Religious minorities constitute measurable but numerically smaller communities within Serbia's population structure. The 2011 census recorded 221,838 Roman Catholics (3.1 percent), concentrated in Vojvodina where Hungarian communities historically maintained Catholic parish structures under Austro-Hungarian administration. The Diocese of Subotica, established in 1968, administers Catholic parishes for Hungarian-speaking populations, while the Archdiocese of Belgrade serves Croatian and other Catholic communities. Islam claims approximately 222,282 adherents (3.1 percent) according to the same census, primarily Bosniaks in Sandžak region bordering Bosnia and Montenegro, and Albanians in southern municipalities adjacent to Kosovo.
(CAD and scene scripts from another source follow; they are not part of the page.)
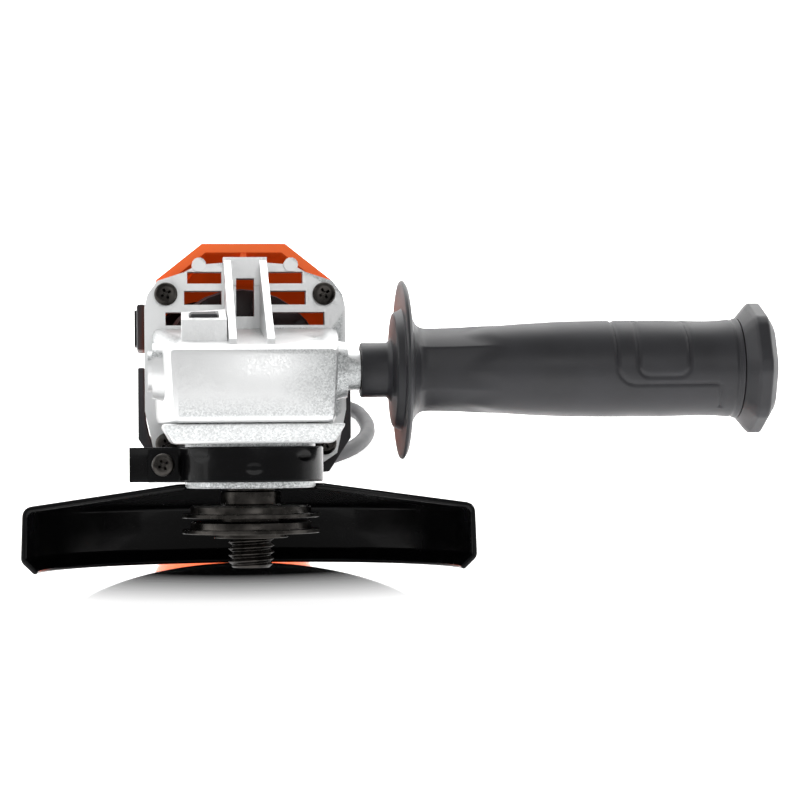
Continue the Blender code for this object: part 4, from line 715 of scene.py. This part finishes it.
def cross_head_screw(name, node, place, head, height, shank, length, finish=BLACK_STEEL):
    """Pan head and shank turned about Z, with two tapered slots crossed in its top."""
    dome = np.linspace(0, math.pi / 2, 9)
    profile = [(0.0, height)]
    profile += [(head - 0.45 * head * (1 - math.sin(t)), height * (0.55 + 0.45 * math.cos(t))) for t in dome]
    profile += [(head, height * 0.45), (head, 0.0002), (head - 0.0002, 0.0), (shank, 0.0), (shank, -length),
                (0.0, -length)]
    made = piece(name, [turned(profile, 48)], finish, node, place)
    reach, wide, deep = head * 0.62, head * 0.13, height * 0.75
    slots = []
    for number in range(2):
        spin = place @ Matrix.Rotation(number * math.pi / 2 + 0.5, 4, "Z")
        slots.append(cutter([(sx * reach * f, sy * wide * g, z) for sx in (1, -1) for sy in (1, -1)
                             for f, g, z in ((1.0, 1.0, height + 0.001), (0.35, 0.6, height - deep))], spin))
    cut(made, slots)
    dress(made, finish, node)
    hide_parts(node)
    return made


def head_screws():
    """Four flange screws along the motor, the clamp screw through the lugs and two through the left cover."""
    toward_front = Matrix.Rotation(math.pi / 2, 4, "X")
    corners = [(0.0253, 0.0872), (-0.0253, 0.0872), (0.0253, 0.0392), (-0.0253, 0.0392)]
    for number, (x, z) in enumerate(corners):
        cross_head_screw(f"flange_screw_{number + 1}", f"gear_case_screw_{number + 1}",
                         TOOL @ Matrix.Translation((x, 0.0337, z)) @ toward_front,
                         0.0037, 0.0026, 0.0019, 0.027)
    lug = Matrix.Translation((-0.0267, -0.0055, (BAND_LOW_Z + BAND_HIGH_Z) / 2))
    cross_head_screw("clamp_screw", "guard_clamp_screw", TOOL @ lug @ toward_front,
                     0.0035, 0.0026, 0.0021, 0.013)
    sideways = Matrix.Rotation(-math.pi / 2, 4, "Y")
    for number, (y, z) in enumerate([(0.1720, 0.0445), (0.2240, 0.0790)]):
        cross_head_screw(f"cover_screw_{number + 1}", f"rear_cover_screw_{number + 1}",
                         TOOL @ Matrix.Translation((-0.0168, y, z)) @ sideways, 0.0034, 0.0024, 0.0018, 0.029)


# ---------------------------------------------------------------- spindle, flange and nut


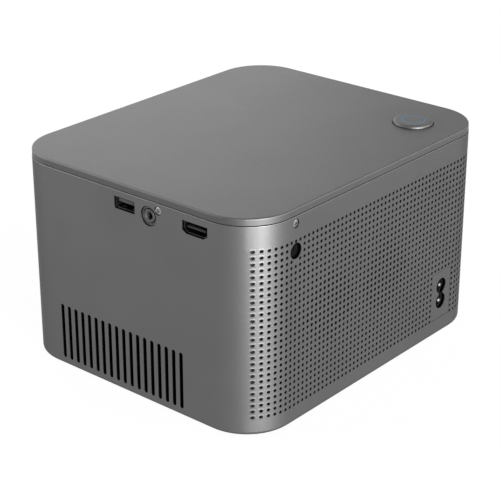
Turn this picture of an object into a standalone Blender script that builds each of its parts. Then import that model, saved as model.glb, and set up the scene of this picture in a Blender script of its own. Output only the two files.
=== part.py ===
"""A desktop video projector: a rounded metal case with a perforated rear wall, its sockets,
fans, loudspeakers, power supply, light engine and a lens with motor-driven focus.

Metres, +Z up. The origin is on the floor under the middle of the case. The lens looks along -Y,
the perforated rear wall faces +Y, and the sockets and exhaust slots face +X.
"""

import math

import bmesh
import bpy
from mathutils import Matrix, Vector

# Case
BODY_WIDTH = 0.180
BODY_DEPTH = 0.1504
CORNER_RADIUS = 0.0244
SHELL_HEIGHT = 0.1021
WALL = 0.0022
UNDER_FILLET = 0.0020
RIM_WIDTH = 0.0140
FOOT_HEIGHT = 0.0016
GROOVE_GAP = 0.0004
COVER_EDGE_HEIGHT = 0.0032
COVER_INSET = 0.00015
COVER_FILLET = 0.0007
COVER_PLATE = 0.0020
COVER_RIM_WALL = 0.0016
COVER_RIM_DROP = 0.0065
SEAT_GAP = 0.0003
OVERRUN = 0.0010
WELD = 0.000002
NOTCH_CLEARANCE = 0.0006
CORNER_STEPS = 8
ROUND_STEPS = 20
FINE_STEPS = 32
SMALL_STEPS = 12
FRAME_STEPS = 4
SLOT_STEPS = 2
PROFILE_STEPS = 3
EDGE_SEGMENTS = 2
SOFT_EDGE_ANGLE = 0.6
SMOOTH_ANGLE = 35
RIM_ANGLE = 57

# Perforated rear wall
HOLE_PITCH = 0.0030
HOLE_DIAMETER = 0.0016
HOLE_SIDES = 6
GRID_LOW = 0.0094
GRID_COLUMNS = 56
GRID_ROWS = 28
OPEN_RADIUS = 0.0167
SPEAKER_COLUMNS = (12, -2)
SPEAKER_ROW = 13.5

# Exhaust and intake slots
SLOT_COUNT = 18
SLOT_PITCH = 0.00452
SLOT_WIDTH = 0.0022
SLOT_LOW = 0.0041
SLOT_HIGH = 0.03285
SLOT_CENTRE_Y = -0.0060

# Main board
BOARD_THICKNESS = 0.0016
BOARD_DROP = 0.0122
BOARD_SIDE_GAP = 0.0030
BOARD_FRONT_GAP = 0.0272
BOARD_REAR_GAP = 0.0036
BOARD_CORNER = 0.0200
LEDGE_LENGTH = 0.0100
LEDGE_DEPTH = 0.0060
LEDGE_HEIGHT = 0.0060
LEDGE_INSET_Y = 0.0060
SPREADER_SIDE = 0.0400
SPREADER_HEIGHT = 0.0050
SPREADER_FIN = 0.0014
SPREADER_FINS = 8
SPREADER_BASE = 0.0015
SPREADER_Y = -0.0150

# USB socket
USB_Y = -0.00024
USB_RISE = 0.00615
USB_OPENING_WIDTH = 0.0128
USB_OPENING_TALL = 0.0059
USB_CORNER = 0.0004
USB_LENGTH = 0.0140
USB_TONGUE_WIDTH = 0.0100
USB_TONGUE_TALL = 0.0017
USB_TONGUE_DROP = 0.0011

# HDMI socket
HDMI_Y = 0.04195
HDMI_RISE = 0.0057
HDMI_OPENING_WIDTH = 0.01475
HDMI_OPENING_TALL = 0.0060
HDMI_FLAT_WIDTH = 0.0097
HDMI_SLOPE_TALL = 0.0015
HDMI_LENGTH = 0.0115
HDMI_TONGUE_WIDTH = 0.0110
HDMI_TONGUE_TALL = 0.0011
SOCKET_SHEET = 0.0004
SOCKET_CLEARANCE = 0.0002
SOCKET_RECESS = 0.0010
SOCKET_BACK = 0.0030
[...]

The Islamic Community of Serbia, headquartered in Belgrade, operates under 1994 legal recognition and maintains approximately 150 mosques across Serbian territory. Historical Jewish communities in Belgrade, Novi Sad, and Niš numbered approximately 33,000 before World War II deportations reduced the population to roughly 3,500 as of 2011 census figures. The Belgrade Synagogue, constructed in 1929, serves the remaining Sephardic and Ashkenazi communities. Protestant denominations including Baptist, Pentecostal, Seventh-day Adventist, and Reformed churches collectively claim approximately 1.1 percent of the population, with growth patterns documented in urban centers during the 1990s and 2000s. Legal framework established through the 2006 Law on Churches and Religious Communities recognizes seven "traditional" religious communities — Serbian Orthodox Church, Roman Catholic Church, Slovak Evangelical Church, Reformed Christian Church, Evangelical Christian Church, Islamic Community, and Jewish Community — granting them preferential legal status over subsequently registered religious organizations.